1:45pm Reception in Music Studio in Block A
2:00pm Opening by Phil (Assistant Principal)
2:10pm Main Theme by TN (High Performance Computing with examples in astronomy and neural computing)
3:10pm Guest Speech by Haggis Henderson (Science teacher of Whangarei Girls High)
3:25pm Guest Speech by Colin Dyer (Computer science tutor of Northland Polytechnic)
3:40pm Guest Speech by Nick Trevena (Computer consultant and service provider)
3:55pm Closing Forum Q&A
4:10pm Muffin Break in Staff Room
This
Open Technology series has been kept at a very high altitude (like in
the air) and not for ground deployment. High level (altitude)
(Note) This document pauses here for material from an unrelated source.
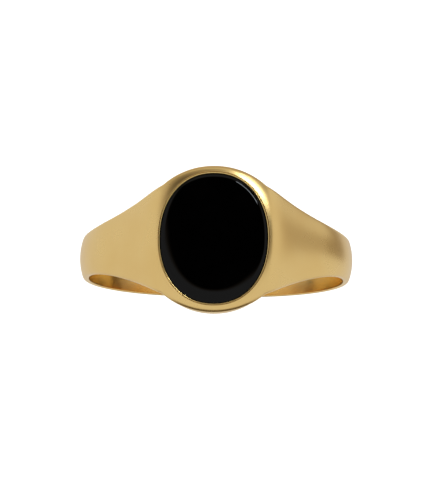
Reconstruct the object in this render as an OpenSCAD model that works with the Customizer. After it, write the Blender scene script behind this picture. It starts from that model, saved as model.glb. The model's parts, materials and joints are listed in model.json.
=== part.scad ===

information can be applied to a thousand types of activities whereas
ground level deployment is very specific. Our seminars are meant to
stimulate thinking and not to explain how we do our jobs on a daily
basis. High Performance Computing (HPC) is a concept. Learning is a concept. Ecosystem is a
concept. Open Source is a concept.
TN will provide 2 examples of the application
of HPC for the warm up phase. One is about the measurement of
tectonic plate movements on Earth from the universe (not satellites).
The second example is about how we design computers to emulate the working of the brain. The main talk is on the differences between the current mode of consumer computing and the next generation of high performance computing including some development works being done in Compucon (this is
commercially sensitive and confidential stuff and the info will not be
printed for seminar hand-outs). The final phase of the talk will explain why the professional community should embrace parallel computing and be the first early bird to pick the worm.
Haggis will comment on the above themes from an
educational perspective. Colin will discuss what we shall do for the
ecosystem to be more successful than we are at present. Nick will
provide an industrial perspective of HPC and ecosystems using Free and
Open Source Software as an example.
The Q&A Session will summarise what participants can take away from this seminar.